# [The task]
Restate all of the data exactly.

>> BEGIN

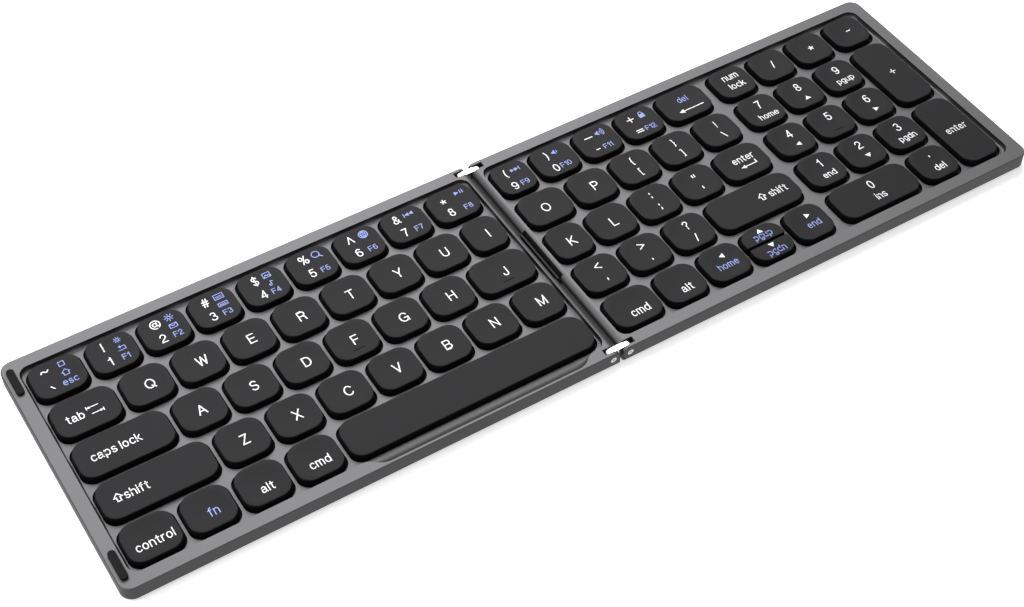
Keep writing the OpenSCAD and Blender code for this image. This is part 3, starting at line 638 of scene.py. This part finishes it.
for node, names in capNodes.items():
    whole = [n for n in names if n not in ("up", "down")]
    stretches = [((x1 - x0 - cap["wide"]) * mm, (y1 - y0 - cap["deep"]) * mm, 0 if isDished((x0, x1, y0, y1)) else 1)
                 for x0, x1, y0, y1 in [faces[n] for n in whole]]
    piece = grown(node + "_cap", [middleOf(n) + (0,) for n in whole], [], {"stretch": ("FLOAT_VECTOR", stretches)},
                  capTree, capSockets, keycap=unitCap, finish=capPlastic)
    extras = []
    if "up" in names:  # the two half-height keys are cut straight where they meet
        r, least = cap["corner"], cap["leastCorner"]
        extras.append(buildCap(faces["up"], (r, r, least, least), False, "front"))
        extras.append(buildCap(faces["down"], (least, least, r, r), False, "rear"))
    for name in ("f", "j", "pad5"):
        if name in names:
            x, y = middleOf(name)
            extras.append(homingBar(x, y - cap["barForward"]))
    if extras:
        joined(piece, extras)
    piece.data.materials.clear()
    piece.data.materials.append(capPlastic)
    piece.data.polygons.foreach_set("material_index", [0] * len(piece.data.polygons))
    smooth(piece.data)
    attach(piece, node)
    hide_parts(node)
bpy.data.objects.remove(unitCap)

print("stage: scissors")

scissor = {
    "long": 9.0,
    "thick": 0.55,
    "low": 2.78,
    "high": 4.98,  # stays under a pressed cap's dish
    "levers": ((9.2, 7.6, 1), (7.2, 5.4, -1)),  # width, width of the opening, side that rises
    "opening": 6.4,
    "corner": 0.7,
}

# One pair of crossed levers, set on the middle of each full-height key
scissorTree, given, scissorSockets = newTree("scissorsOnPoints", pair="NodeSocketObject", finish="NodeSocketMaterial")
pair = addNode(scissorTree, "GeometryNodeObjectInfo", {"Object": given["pair"]})
spread = addNode(scissorTree, "GeometryNodeInstanceOnPoints",
                 {"Points": given["Geometry"], "Instance": pair.outputs["Geometry"]})
closeTree(scissorTree, spread.outputs[0], given["finish"])

rise = (scissor["high"] - scissor["low"] - scissor["thick"]) / 2
tilt = math.asin(2 * rise / scissor["long"])
verts, leverFaces = [], []
for wide, opening, side in scissor["levers"]:
    rings = []
    for z in (scissor["thick"] / 2, -scissor["thick"] / 2):
        for w, l, r in ((wide, scissor["long"] * math.cos(tilt), scissor["corner"]),
                        (opening, scissor["opening"], scissor["corner"] / 2)):
            start = len(verts)
            for x, y in outline(-w / 2, w / 2, -l / 2, l / 2, (r,) * 4, 4, 1):
                verts.append((x * mm, (y * math.cos(tilt) - side * z * math.sin(tilt)) * mm,
                              (side * y * math.sin(tilt) + z * math.cos(tilt)) * mm))
            rings.append(range(start, len(verts)))
    for a, b in ((0, 1), (1, 3), (3, 2), (2, 0)):
        count = len(rings[a])
        leverFaces += [(rings[a][i], rings[a][(i + 1) % count], rings[b][(i + 1) % count], rings[b][i])
                       for i in range(count)]
pairData = bpy.data.meshes.new("scissorPair")
pairData.from_pydata(verts, [], leverFaces)
scissorPair = bpy.data.objects.new("scissorPair", pairData)
for side, body, node in ((-1, "left_half", "left_scissors"), (1, "right_half", "right_scissors")):
    middles = [middleOf(name) for name in faces if name not in ("up", "down") and side * middleOf(name)[0] > 0]
    level = (scissor["low"] + scissor["high"]) / 2
    piece = grown(node + "_levers", [(x, y, level) for x, y in middles], [], {}, scissorTree, scissorSockets,
                  pair=scissorPair, finish=scissorAcetal)
    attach(piece, body)
    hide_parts(node)
bpy.data.objects.remove(scissorPair)

print("stage: legends")

prints = {
    "lift": 0.02,  # height of the ink over the plastic
    "letter": (3.8, 0.4),  # heights of a capital and strokes: letters, digits, signs
    "digit": (3.55, 0.38),
    "sign": (3.5, 0.38),
    "function": (2.3, 0.27),  # the F keys' labels
    "word": (3.2, 0.34),
    "bigWord": (2.95, 0.32),
    "smallWord": (2.7, 0.28),
    "gap": 0.25,  # between letters, as a share of a capital's height
    "space": 0.3,
    "sharp": 95,  # a stroke that turns by more is drawn as two
    "mitre": 0.9,  # the less, the longer a corner may grow
    "thinLine": 0.26,  # strokes of the blue pictures, then of the arrows
    "shiftArrow": 0.34,
    "tabArrow": 0.28,
    "keyArrow": 0.36,
}


def at(path):
    # Points of a path that is written as x y x y
    numbers = [float(number) for number in path.split()]
    return list(zip(numbers[::2], numbers[1::2]))


def moved(points, x, y):
    return [(px + x, py + y) for px, py in points]


bowl, dot, stem, lowStem = bow(0.25, 0.36, 0.25, 0.36), at("0 -.02 0 .1"), at("0 0 0 1"), at("0 0 0 .72")
arch, tick, tail = bow(0.23, 0.47, 0.23, 0.25, 180, 0) + at(".46 0"), at("0 1 0 .7"), at(".04 .1 .04 -.02 0 -.14")
sUpper, sLower = bow(0.3, 0.75, 0.26, 0.25, 25, 235), bow(0.31, 0.26, 0.28, 0.26, 55, -160)

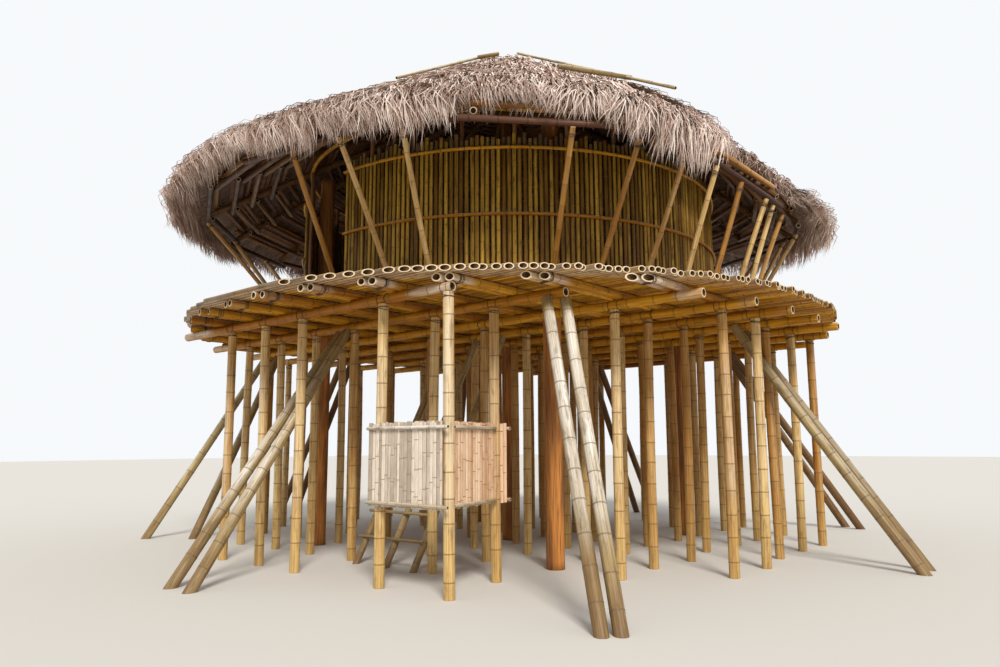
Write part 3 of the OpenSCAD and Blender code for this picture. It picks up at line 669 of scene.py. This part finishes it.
# Five timber columns from the ground up through the platform: peeled trunks, darker in long
# streaks, with dents where the bark came off.
timber, tree = material("peeled_timber")
at = Value(add(tree, "ShaderNodeTexCoord"), "Object")
bark = at.stretched((9, 9, 0.7)).noise(1.0, 4, 0.6)
fibre = at.stretched((80, 80, 2.2)).noise(1.0, 3)
colour = bark.fit(0.36, 0.64).mix((0.62, 0.25, 0.055, 1), (0.28, 0.11, 0.03, 1))
colour = fibre.fit(0.42, 0.72, 0.0, 0.75).mix(colour, (0.10, 0.045, 0.025, 1))
surface(tree, colour, fibre.fit(0.3, 0.7, 0.6, 0.85), 0.25, (bark + fibre * 0.5, 0.012, 0.9))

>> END

# [Written solution]
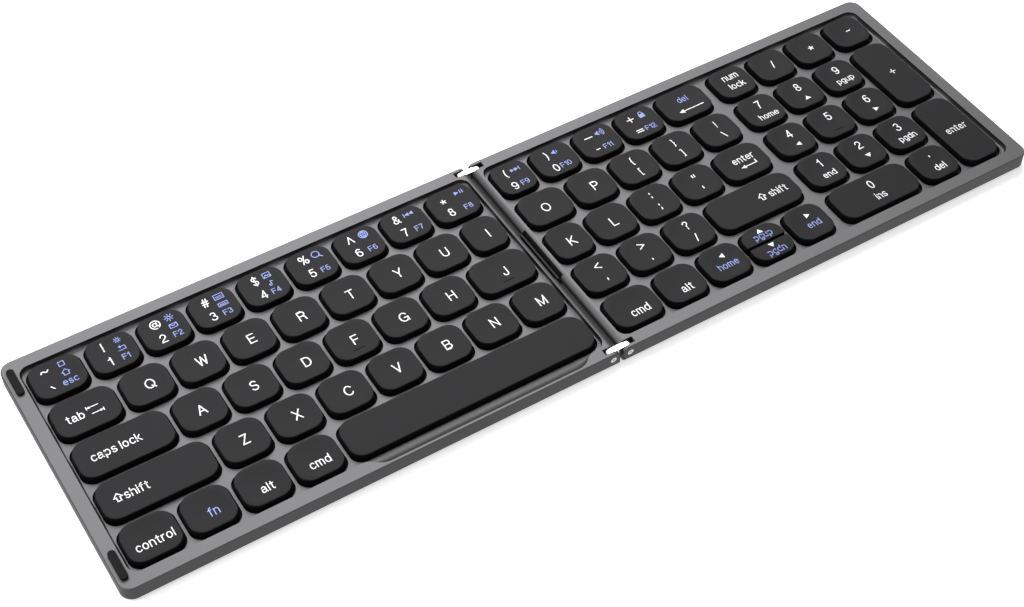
Keep writing the OpenSCAD and Blender code for this image. This is part 3, starting at line 638 of scene.py. This part finishes it.
for node, names in capNodes.items():
    whole = [n for n in names if n not in ("up", "down")]
    stretches = [((x1 - x0 - cap["wide"]) * mm, (y1 - y0 - cap["deep"]) * mm, 0 if isDished((x0, x1, y0, y1)) else 1)
                 for x0, x1, y0, y1 in [faces[n] for n in whole]]
    piece = grown(node + "_cap", [middleOf(n) + (0,) for n in whole], [], {"stretch": ("FLOAT_VECTOR", stretches)},
                  capTree, capSockets, keycap=unitCap, finish=capPlastic)
    extras = []
    if "up" in names:  # the two half-height keys are cut straight where they meet
        r, least = cap["corner"], cap["leastCorner"]
        extras.append(buildCap(faces["up"], (r, r, least, least), False, "front"))
        extras.append(buildCap(faces["down"], (least, least, r, r), False, "rear"))
    for name in ("f", "j", "pad5"):
        if name in names:
            x, y = middleOf(name)
            extras.append(homingBar(x, y - cap["barForward"]))
    if extras:
        joined(piece, extras)
    piece.data.materials.clear()
    piece.data.materials.append(capPlastic)
    piece.data.polygons.foreach_set("material_index", [0] * len(piece.data.polygons))
    smooth(piece.data)
    attach(piece, node)
    hide_parts(node)
bpy.data.objects.remove(unitCap)

print("stage: scissors")

scissor = {
    "long": 9.0,
    "thick": 0.55,
    "low": 2.78,
    "high": 4.98,  # stays under a pressed cap's dish
    "levers": ((9.2, 7.6, 1), (7.2, 5.4, -1)),  # width, width of the opening, side that rises
    "opening": 6.4,
    "corner": 0.7,
}

# One pair of crossed levers, set on the middle of each full-height key
scissorTree, given, scissorSockets = newTree("scissorsOnPoints", pair="NodeSocketObject", finish="NodeSocketMaterial")
pair = addNode(scissorTree, "GeometryNodeObjectInfo", {"Object": given["pair"]})
spread = addNode(scissorTree, "GeometryNodeInstanceOnPoints",
                 {"Points": given["Geometry"], "Instance": pair.outputs["Geometry"]})
closeTree(scissorTree, spread.outputs[0], given["finish"])

rise = (scissor["high"] - scissor["low"] - scissor["thick"]) / 2
tilt = math.asin(2 * rise / scissor["long"])
verts, leverFaces = [], []
for wide, opening, side in scissor["levers"]:
    rings = []
    for z in (scissor["thick"] / 2, -scissor["thick"] / 2):
        for w, l, r in ((wide, scissor["long"] * math.cos(tilt), scissor["corner"]),
                        (opening, scissor["opening"], scissor["corner"] / 2)):
            start = len(verts)
            for x, y in outline(-w / 2, w / 2, -l / 2, l / 2, (r,) * 4, 4, 1):
                verts.append((x * mm, (y * math.cos(tilt) - side * z * math.sin(tilt)) * mm,
                              (side * y * math.sin(tilt) + z * math.cos(tilt)) * mm))
            rings.append(range(start, len(verts)))
    for a, b in ((0, 1), (1, 3), (3, 2), (2, 0)):
        count = len(rings[a])
        leverFaces += [(rings[a][i], rings[a][(i + 1) % count], rings[b][(i + 1) % count], rings[b][i])
                       for i in range(count)]
pairData = bpy.data.meshes.new("scissorPair")
pairData.from_pydata(verts, [], leverFaces)
scissorPair = bpy.data.objects.new("scissorPair", pairData)
for side, body, node in ((-1, "left_half", "left_scissors"), (1, "right_half", "right_scissors")):
    middles = [middleOf(name) for name in faces if name not in ("up", "down") and side * middleOf(name)[0] > 0]
    level = (scissor["low"] + scissor["high"]) / 2
    piece = grown(node + "_levers", [(x, y, level) for x, y in middles], [], {}, scissorTree, scissorSockets,
                  pair=scissorPair, finish=scissorAcetal)
    attach(piece, body)
    hide_parts(node)
bpy.data.objects.remove(scissorPair)

print("stage: legends")

prints = {
    "lift": 0.02,  # height of the ink over the plastic
    "letter": (3.8, 0.4),  # heights of a capital and strokes: letters, digits, signs
    "digit": (3.55, 0.38),
    "sign": (3.5, 0.38),
    "function": (2.3, 0.27),  # the F keys' labels
    "word": (3.2, 0.34),
    "bigWord": (2.95, 0.32),
    "smallWord": (2.7, 0.28),
    "gap": 0.25,  # between letters, as a share of a capital's height
    "space": 0.3,
    "sharp": 95,  # a stroke that turns by more is drawn as two
    "mitre": 0.9,  # the less, the longer a corner may grow
    "thinLine": 0.26,  # strokes of the blue pictures, then of the arrows
    "shiftArrow": 0.34,
    "tabArrow": 0.28,
    "keyArrow": 0.36,
}


def at(path):
    # Points of a path that is written as x y x y
    numbers = [float(number) for number in path.split()]
    return list(zip(numbers[::2], numbers[1::2]))


def moved(points, x, y):
    return [(px + x, py + y) for px, py in points]


bowl, dot, stem, lowStem = bow(0.25, 0.36, 0.25, 0.36), at("0 -.02 0 .1"), at("0 0 0 1"), at("0 0 0 .72")
arch, tick, tail = bow(0.23, 0.47, 0.23, 0.25, 180, 0) + at(".46 0"), at("0 1 0 .7"), at(".04 .1 .04 -.02 0 -.14")
sUpper, sLower = bow(0.3, 0.75, 0.26, 0.25, 25, 235), bow(0.31, 0.26, 0.28, 0.26, 55, -160)

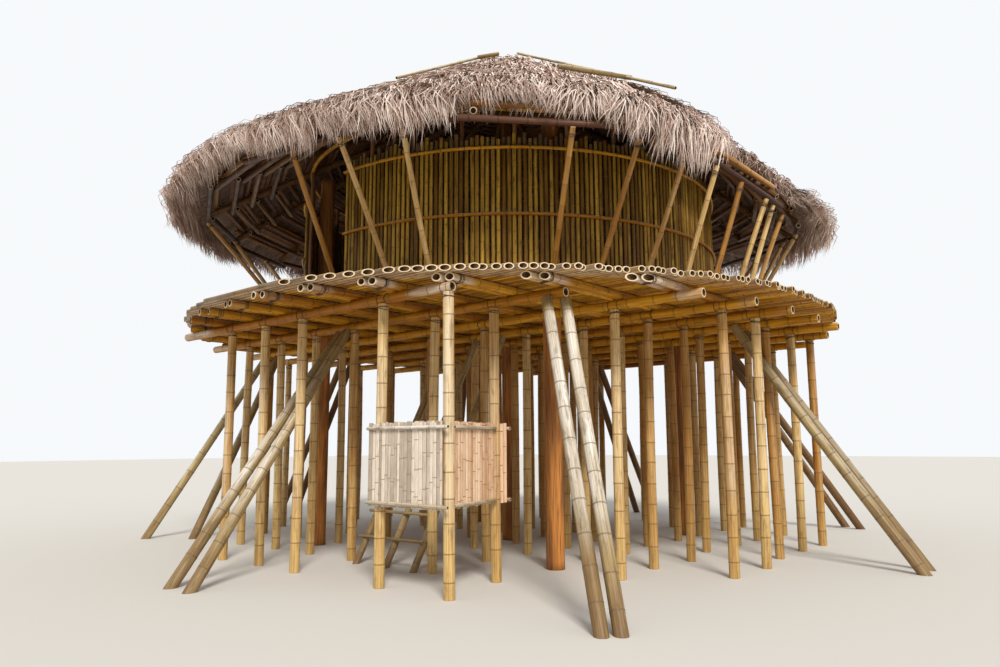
Write part 3 of the OpenSCAD and Blender code for this picture. It picks up at line 669 of scene.py. This part finishes it.
# Five timber columns from the ground up through the platform: peeled trunks, darker in long
# streaks, with dents where the bark came off.
timber, tree = material("peeled_timber")
at = Value(add(tree, "ShaderNodeTexCoord"), "Object")
bark = at.stretched((9, 9, 0.7)).noise(1.0, 4, 0.6)
fibre = at.stretched((80, 80, 2.2)).noise(1.0, 3)
colour = bark.fit(0.36, 0.64).mix((0.62, 0.25, 0.055, 1), (0.28, 0.11, 0.03, 1))
colour = fibre.fit(0.42, 0.72, 0.0, 0.75).mix(colour, (0.10, 0.045, 0.025, 1))
surface(tree, colour, fibre.fit(0.3, 0.7, 0.6, 0.85), 0.25, (bark + fibre * 0.5, 0.012, 0.9))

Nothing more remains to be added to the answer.